Hardin County

Asa Reynolds

ELIZABETHTOWN, Ill. (Aug. 23, 1957) — "I'm proud of these times." Such is the observation of Asa Reynolds, life long Democrat resident of Hardin County who is 90 years old today.

"Young folks today don't know the first shovel of hard times. They are in clover up to their knees," he explained "Things may be high now, but folks have the money to buy them."

Reynolds is observing his birthday quietly at his home in Elizabethtown which he moved from his farm in Rock Creek precinct 29 years ago next November.

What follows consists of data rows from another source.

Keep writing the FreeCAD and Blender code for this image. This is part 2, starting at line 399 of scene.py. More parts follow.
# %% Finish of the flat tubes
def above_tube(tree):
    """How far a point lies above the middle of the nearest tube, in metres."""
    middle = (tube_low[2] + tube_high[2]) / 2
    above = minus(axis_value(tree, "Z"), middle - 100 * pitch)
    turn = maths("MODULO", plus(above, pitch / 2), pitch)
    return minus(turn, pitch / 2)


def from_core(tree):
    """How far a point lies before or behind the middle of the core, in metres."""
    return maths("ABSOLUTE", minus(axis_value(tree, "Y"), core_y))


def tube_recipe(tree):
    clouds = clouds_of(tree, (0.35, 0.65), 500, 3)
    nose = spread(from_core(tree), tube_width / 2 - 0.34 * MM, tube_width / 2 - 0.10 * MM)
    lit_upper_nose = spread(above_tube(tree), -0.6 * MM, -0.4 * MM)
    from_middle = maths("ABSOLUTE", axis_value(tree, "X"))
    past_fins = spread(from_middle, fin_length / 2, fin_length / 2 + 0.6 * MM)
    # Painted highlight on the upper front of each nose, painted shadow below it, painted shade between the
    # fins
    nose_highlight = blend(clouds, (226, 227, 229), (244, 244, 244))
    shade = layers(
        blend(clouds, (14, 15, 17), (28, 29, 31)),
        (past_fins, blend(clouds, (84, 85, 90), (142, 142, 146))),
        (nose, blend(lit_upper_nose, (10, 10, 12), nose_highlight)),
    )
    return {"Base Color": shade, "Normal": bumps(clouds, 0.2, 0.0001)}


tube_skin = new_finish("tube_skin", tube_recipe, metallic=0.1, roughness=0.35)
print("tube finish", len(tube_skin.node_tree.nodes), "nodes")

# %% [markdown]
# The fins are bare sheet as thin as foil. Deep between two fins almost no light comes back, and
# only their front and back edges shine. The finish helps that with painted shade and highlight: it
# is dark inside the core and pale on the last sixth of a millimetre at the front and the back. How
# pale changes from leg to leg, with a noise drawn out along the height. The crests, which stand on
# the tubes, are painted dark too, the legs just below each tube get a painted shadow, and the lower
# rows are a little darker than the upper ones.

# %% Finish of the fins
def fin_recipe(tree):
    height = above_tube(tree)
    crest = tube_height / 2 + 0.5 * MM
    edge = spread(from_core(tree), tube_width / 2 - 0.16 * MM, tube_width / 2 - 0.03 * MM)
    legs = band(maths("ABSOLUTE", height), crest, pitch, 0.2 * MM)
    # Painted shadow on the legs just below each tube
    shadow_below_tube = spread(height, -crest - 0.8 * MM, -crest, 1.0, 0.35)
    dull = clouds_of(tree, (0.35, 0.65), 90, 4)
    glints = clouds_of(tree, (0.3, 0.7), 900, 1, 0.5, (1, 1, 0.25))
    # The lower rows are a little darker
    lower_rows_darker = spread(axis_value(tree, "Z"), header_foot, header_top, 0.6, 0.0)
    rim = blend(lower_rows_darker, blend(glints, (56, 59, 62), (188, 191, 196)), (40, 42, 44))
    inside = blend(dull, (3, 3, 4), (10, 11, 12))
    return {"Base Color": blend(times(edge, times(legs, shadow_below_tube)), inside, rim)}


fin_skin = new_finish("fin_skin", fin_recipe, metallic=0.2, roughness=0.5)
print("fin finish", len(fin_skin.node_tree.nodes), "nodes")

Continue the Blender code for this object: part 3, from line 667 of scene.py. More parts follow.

He lived within two and one half miles of where he was born until he rented his farm and moved to town. At one time he owned 474 acres of farm land in Hardin County. Three years ago, he sold 314 acres for $15,000 to Thurston Patton.

Mr. Reynolds had been born on August 23, 1861 on a farm at Rock Creek, the son of Mr. and Mrs. Bud Reynolds. After his father's death, his mother married William Hobbs on her son's second birthday.

He recalls working when 16 or 17 years old, clearing ground and shocking corn for 40 cents a day. "I couldn't object to wages then" Mr. Reynolds said, I knew if I didn't like it they'd get some one to take my place." He was working then on the land he later bought from Isaac Oxford.

Mr. Reynolds remembers when dollars was big as wagon wheels. His last sale of wheat, 30 years ago, was 850 bushels for 45 cents a bushel, hauled to the mill. That was back when the county's main main crop was wheat--before all the top soil of most farms of the county had been carried off by erosion.

Some times he got 75 cents a bushel for the potatoes he raised. That was back when potatoes made the crop for which Hardin County was famous. The last potatoes Mr. Reynolds sold was to Col. Ferrell, who owned the store where W.T. Henry is now located. Mr. Reynolds sold those last potatoes for 25 cents a bushel and he could take it out in trade or get a due bill.

Mr. Reynolds remembers his step-father killing hogs, dressing them one day and bringing them to market to Elizabethtown the same day.

When he got on his own, he did his farming the hard way; with a double shovel plow, drawn by horses or mulce. He remembers when a sack of flour cost 35 cents or 40 cents with no money to pay for it. "Now there's money to buy it if flour does cost more," he said.

As a youth he took corn from the farm at Rock Creek to Wolrab's water mill for grinding-making the trip in a two wheel cart, drawn by oxen. He also recollects of making the 24 mile trip to Elizabethtown and back in a four wheel cart, drawn by oxen. He said he made a few such trips, even after he was married.

After moving to town almost 30 years ago, having rented his farm, Mr. Reynolds was elected to the village board twice. He had charge of men working to clean out the park on the river front. He saved the trees, small then which provide shade now.

As to the weather which is considered so hot this summer by those who go swimming off the river bank of Elizabethtown's park, Mr. Reynolds said back when he was farming wheat "Summers then were so hot it seemed as though the sun was hung on a limb and wouldn't get down." Mr. Reynolds was married to Annie Miller born February 1881. She died in February 9 years ago.

His daughter, Janie Love lives in Elizabethtown. He has three granddaughters, Ima Lacey of Rosiclare, now a patient in a tuberculosis sanitarium; Audrey Trovillion, Pope County, and Wilma Johnston, Stone Church.

His half brothers Dan Hobbs lives at Mt. Zion and Marion Hobbs at Mounds; his half sisters Lydia Ralph lives in Detroit and Ruthie Davis in Danville, Illinois. It was so cool this morning that Mr. Reynolds wore his sweater, in his walk outside in the sun at 8:30. He said that this is the first time he ever recollects his birthday being cold enough to wear a sweater.